Mais, lorsque nous combattons les dispositions que vous nous proposez, nous ne défendons pas seulement les protections des salariés acquises au prix de tant de luttes. C'est une vision du monde que nous défendons, car nous ne voulons pas de votre monde. Nous ne voulons pas d'un monde dominé par la marchandise, où produire n'importe quoi, n'importe comment, du moment que ça se vend, est la norme de vie de la société. Nous voulons une société dans laquelle le collectif délibère, parce qu'il est temps d'introduire, dans toute entreprise humaine, une raison supérieure, celle de l'intérêt général de l'humanité, directement mis en cause par notre façon de produire et d'agir.
Au terme d'un si long débat, le moment est donc venu de vous dire que, jusqu'à l'instant où vous promulguerez ces ordonnances, et au-delà, nous ne serons pas seulement une opposition, mais une alternative. Et nous disons d'ores et déjà à tous ceux qui nous entendent que le moment viendra où, en nous choisissant et en nous confiant les responsabilités de l'État, vous nous donnerez les moyens d'abroger la totalité de ces ordonnances. D'ici là, braves gens, écoutez et souvenez-vous du message du jeune Étienne de La Boétie, qui dénonçait les conditions de notre servitude volontaire : souvenez-vous qu'ils ne sont forts que si nous les laissons faire.
Et c'est pourquoi, m'exprimant au nom de tous ceux qui nous ont conduits jusque sur ces bancs, je vous appelle à la lutte.

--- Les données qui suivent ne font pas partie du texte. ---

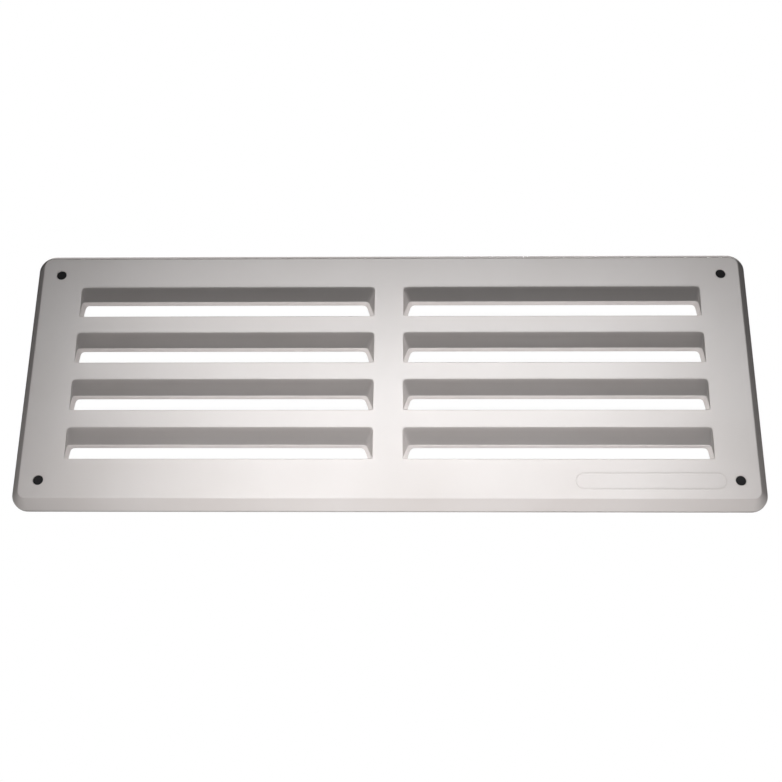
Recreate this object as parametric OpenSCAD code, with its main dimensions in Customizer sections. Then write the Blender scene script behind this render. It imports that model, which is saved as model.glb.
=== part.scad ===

Braves gens, pensez à ceux qui vous ont fait la vie que nous avons ! Soyez à la hauteur de ceux qui ont conquis, au fil de cent ans de luttes et même davantage, les protections qui vous étaient acquises jusqu'à cette heure, et soyez leur honneur ! Braves gens, ne le supportez pas ! Organisez-vous ! Révoltez-vous ! Faites en sorte que ce gouvernement, saisi par la force de votre mobilisation, hésite et, pour finir, recule !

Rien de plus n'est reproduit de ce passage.